Task brief -> Using the listing below, select the lines with the word "points" and copy them.

-- Recorded information start --

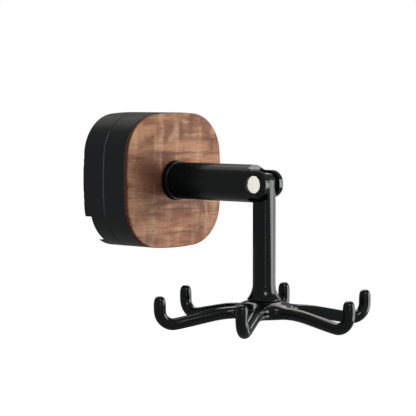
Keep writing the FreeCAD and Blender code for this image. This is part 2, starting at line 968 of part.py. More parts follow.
def make_pin_bush():
    """Plain bearing sleeve in the stem's eye; it turns on the hinge pin."""
    body = new_body("pin_bush")
    hang_from_pin(body)
    ring = new_sketch(body, "ring", "YZ_Plane")
    draw_ring(ring, size("pin_radius") + size("small_clearance"), bush_outer_radius())
    extrude(body, "sleeve", ring, stem_flat() * 2, symmetric=True)
    return body


def make_hinge_washers():
    """Two friction washers between the stem's tongue and the ears."""
    body = new_body("hinge_washers")
    hang_from_pin(body)
    for name, sign in (("left", -1), ("right", 1)):
        start = stem_flat() + size("small_clearance")
        ring = new_sketch(body, f"{name}_ring", "YZ_Plane", start * sign)
        inner = size("pin_radius") + size("small_clearance") * 2
        draw_ring(ring, inner, size("stem_radius") - size("loose_clearance"))
        extrude(
            body, f"{name}_washer", ring, size("hinge_washer_thickness"), reverse=sign < 0
        )
    return body


# ---------------------------------------------------------------- swivel under the stem


def crown_top():
    """Drop from the hinge pin's axis to the top of the crown."""
    return size("foot_drop") + size("thrust_washer_thickness") + size("swivel_play")


def crown_bottom():
    return crown_top() + size("hub_thickness")


def recess_top():
    return crown_bottom() - size("recess_depth")


def flange_bottom():
    return recess_top() + size("swivel_flange_thickness")


def head_top():
    return flange_bottom() + size("swivel_play")


def make_thrust_washer():
    """Thin nylon washer that the crown turns against."""
    body = new_body("thrust_washer")
    hang_from_pin(body)
    ring = new_sketch(body, "ring", "XY_Plane", -size("foot_drop"))
    inner = size("shoulder_radius") + size("small_clearance") * 2
    draw_ring(ring, inner, size("thrust_washer_radius"))
    extrude(body, "disc", ring, size("thrust_washer_thickness"), reverse=True)
    return body


def make_crown_screw():
    """Shoulder screw up into the stem; the crown hangs on its head and turns on its shoulder."""
    body = new_body("crown_screw")
    hang_from_pin(body)
    profile = new_sketch(body, "profile", "XZ_Plane")
    head_bottom = head_top() + size("screw_head_height")
    thread_top = size("foot_drop") - size("screw_thread_length")
    corners = [
        (0, -head_bottom),
        (size("screw_head_radius"), -head_bottom),
        (size("screw_head_radius"), -head_top()),
        (size("shoulder_radius"), -head_top()),
        (size("shoulder_radius"), -size("foot_drop")),
        (size("screw_thread_radius"), -size("foot_drop")),
        (size("screw_thread_radius"), -thread_top),
        (0, -thread_top),
    ]
    draw_path(profile, corners)
    revolve(body, "turning", profile, "V_Axis")
    return body


def swivel_bush_radius():
    return size("shoulder_radius") + size("small_clearance") + size("swivel_bush_wall")


def make_crown_bush():
    """Flanged plain bearing pressed into the crown from below."""
    body = new_body("crown_bush")
    hang_from_pin(body)
    inner = size("shoulder_radius") + size("small_clearance")
    profile = new_sketch(body, "profile", "XZ_Plane")
    corners = [
        (inner, -flange_bottom()),
        (size("swivel_flange_radius"), -flange_bottom()),
        (size("swivel_flange_radius"), -recess_top()),
        (swivel_bush_radius(), -recess_top()),
        (swivel_bush_radius(), -crown_top()),
        (inner, -crown_top()),
    ]
    draw_path(profile, corners)
    revolve(body, "turning", profile, "V_Axis")
    return body


# ---------------------------------------------------------------- crown of six hooks


def branch_route():
    """Centreline of one branch, as (distance from the swivel axis, height): level at the hub,
    arched over into a gentle fall, then turned up into the finger."""
    level = -crown_top() - size("branch_sink")
    fall = size("branch_fall")
    slant = square_root(fall * fall + 1)
    sine = fall / slant
    cosine = as_size(1) / slant
    arch = size("branch_arch_radius")
    bend = size("hook_bend_radius")
    circle = size("hook_circle_radius")
    fall_start = size("branch_level_end") + arch * sine
    fall_start_height = level - arch * (as_size(1) - cosine)
    fall_end = circle - bend - bend * sine
    fall_end_height = fall_start_height - fall * (fall_end - fall_start)
    bend_height = fall_end_height + bend * cosine
    tip_height = size("finger_rise") - crown_top() - size("finger_radius")
    start = size("hub_top_radius") - size("finger_radius")
    corners = [
        (start, level),
        (size("branch_level_end"), level),
        (fall_start, fall_start_height),
        (fall_end, fall_end_height),
        (circle, bend_height),
        (circle, tip_height),
    ]
    return corners, {1: (arch, False), 3: (bend, True)}


def make_crown():
    """Cast crown: a hub with webs between six branches, each ending in an upturned finger."""
    body = new_body("crown")
    hang_from_pin(body)
    hub = new_sketch(body, "hub", "XZ_Plane")
    top = crown_top()
    bottom = crown_bottom()
    edge = size("hub_edge")
    corners = [
        (0, -bottom),
        (size("hub_radius") - edge, -bottom),
        (size("hub_radius"), -bottom + edge),
        (size("hub_radius"), -top - size("hub_shoulder_drop")),
        (size("hub_top_radius"), -top),
        (0, -top),
    ]
    draw_path(hub, corners)
    revolve(body, "hub_turning", hub, "V_Axis")

    web = new_sketch(body, "web", "XY_Plane", -crown_top() - size("branch_web_sink"))
    finger = size("finger_radius")
    web_radius = size("branch_web_radius")
    tangent = (web_radius + finger) * 2 * COS_30
    corners = [
        (0, 0),
        (tangent * COS_30 - finger / 2, finger * COS_30 + tangent / 2),
        (finger, tangent),
    ]
    draw_path(web, corners, {1: (web_radius, False)})
    web_pad = extrude(body, "web_pad", web, size("branch_web_thickness"), reverse=True)

    route, arcs = branch_route()
    path = new_sketch(body, "path", "YZ_Plane")
    draw_path(path, route, arcs, closed=False)
    tip_across, tip_up = route[-1]
    section = new_sketch(body, "section", "XY_Plane", tip_up)
    draw_circle(section, finger, 0, tip_across)
    pipe = body.newObject("PartDesign::AdditivePipe", "crown_branch")
    pipe.Profile = section
    pipe.Spine = (path, [f"Edge{i + 1}" for i in range(len(route) - 1)])
    body.Tip = pipe

    cap = new_sketch(body, "tip_profile", "YZ_Plane")
    corners = [(tip_across, tip_up), (tip_across + finger, tip_up), (tip_across, tip_up + finger)]
    draw_path(cap, corners, {1: (finger, True)})
    axis_start = FreeCAD.Vector(tip_across.value, tip_up.value, 0)
    axis_end = FreeCAD.Vector(tip_across.value, tip_up.value + finger.value, 0)
    axis = cap.addGeometry(Part.LineSegment(axis_start, axis_end), True)
    pin_point(cap, axis, 1, tip_across, tip_up)
    pin_point(cap, axis, 2, tip_across, tip_up + finger)
    tip = revolve(body, "finger_tip", cap, "Axis0")

    pattern = body.newObject("PartDesign::PolarPattern", "crown_branches")
    pattern.Originals = [web_pad, pipe, tip]
    pattern.Axis = (origin_feature(body, "Z_Axis"), [""])
    pattern.Angle = FULL_TURN
    pattern.Occurrences = HOOK_COUNT
    body.Tip = pattern

    recess = new_sketch(body, "recess", "XY_Plane", -crown_bottom())
    draw_circle(recess, size("recess_radius"))
    cut(body, "screw_recess", recess, size("recess_depth"))
    bore = new_sketch(body, "bore", "XY_Plane", -crown_bottom())
    draw_circle(bore, swivel_bush_radius() + size("small_clearance"))
    cut(body, "bush_bore", bore, size("hub_thickness"))
    return body


def make_crown_cap():
    """Small disc pressed into the underside of the crown over the screw's head."""
    body = new_body("crown_cap")
    hang_from_pin(body)
    disc = new_sketch(body, "disc", "XY_Plane", -crown_bottom())
    draw_circle(disc, size("recess_radius") - size("small_clearance"))
    extrude(body, "plug", disc, size("cap_depth"))
    return body


# ---------------------------------------------------------------- build, check and write


def features_of(body):
    solids = ("PartDesign::Pocket", "PartDesign::Groove")
    return [feature for feature in body.Group if feature.TypeId in solids]


def check(bodies):
    """Stops on a failed feature, a cut that removes nothing, or a piece that isn't sound."""
    for item in document.Objects:
        if "Invalid" in item.State or "Error" in item.State:
            raise RuntimeError(f"{item.Label} failed: {item.State}")
    for body in bodies:
        for feature in features_of(body):
            removed = feature.BaseFeature.Shape.Volume - feature.Shape.Volume
            if removed < 1e-3:
                raise RuntimeError(f"{feature.Label} removes nothing")
        if body.Shape.isNull() or not body.Shape.isValid() or not body.Shape.Solids:
            raise RuntimeError(f"{body.Label} is not a sound solid")


def main():
    fill_sheet()
    bodies = [
        make_adhesive_pad(),
        make_wall_plate(),
        make_rear_shell(),
        make_front_shell(),
        make_shell_screws(),
        make_face_film(),
        make_wood_face(),
        make_arm_collar(),
        make_arm(),
        make_backing_plate(),
        make_arm_washer(),
        make_lock_washer(),
        make_arm_bolt(),
        make_hinge_pin(),
        make_pin_caps(),
        make_stem(),
        make_pin_bush(),
        make_hinge_washers(),
        make_thrust_washer(),
        make_crown_screw(),
        make_crown(),
        make_crown_bush(),
        make_crown_cap(),
    ]
    document.recompute()
    check(bodies)
    os.makedirs("parts", exist_ok=True)
    for body in bodies:
        body.Shape.exportStep(f"parts/{body.Label}.step")
        box = body.Shape.BoundBox
        print(
            f"{body.Label}: {len(body.Shape.Solids)} solid(s), {body.Shape.Volume:.1f} mm3, "
            f"X {box.XMin:.2f} {box.XMax:.2f}, Y {box.YMin:.2f} {box.YMax:.2f}, "
            f"Z {box.ZMin:.2f} {box.ZMax:.2f}"
        )


main()
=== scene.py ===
import math
import bmesh
import bpy
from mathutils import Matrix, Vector


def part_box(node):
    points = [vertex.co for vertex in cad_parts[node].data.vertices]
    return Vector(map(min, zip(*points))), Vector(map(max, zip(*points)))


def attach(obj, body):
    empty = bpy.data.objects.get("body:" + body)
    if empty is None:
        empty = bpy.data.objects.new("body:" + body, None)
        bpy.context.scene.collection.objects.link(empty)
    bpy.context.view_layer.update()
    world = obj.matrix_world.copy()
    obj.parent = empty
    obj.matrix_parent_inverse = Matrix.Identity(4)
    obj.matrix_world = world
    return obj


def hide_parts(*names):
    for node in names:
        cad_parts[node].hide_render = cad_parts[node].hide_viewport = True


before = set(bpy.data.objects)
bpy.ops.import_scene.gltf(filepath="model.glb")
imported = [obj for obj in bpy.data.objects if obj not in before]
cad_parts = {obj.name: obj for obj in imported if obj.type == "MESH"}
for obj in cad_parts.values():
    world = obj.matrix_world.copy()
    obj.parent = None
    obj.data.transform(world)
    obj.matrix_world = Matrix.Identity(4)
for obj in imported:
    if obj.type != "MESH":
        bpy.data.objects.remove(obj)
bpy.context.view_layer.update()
MM = 0.001

# ---- Adhesive pad ------------------------------------------------------------------------------
# A die-cut pad of closed-cell foam with acrylic glue on both faces, 1.2 mm thick. It is stuck to
# the back of the wall plate and then to the wall. The foam is charcoal with fine open cells.


def start_finish(name):
    """A new finish with its shader; the nodes that drive it are added by the section."""
    finish = bpy.data.materials.new(name)
    finish.use_nodes = True
    return finish, finish.node_tree.nodes["Principled BSDF"]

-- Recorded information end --

Answer to the problem ->
    points = [vertex.co for vertex in cad_parts[node].data.vertices]
    return Vector(map(min, zip(*points))), Vector(map(max, zip(*points)))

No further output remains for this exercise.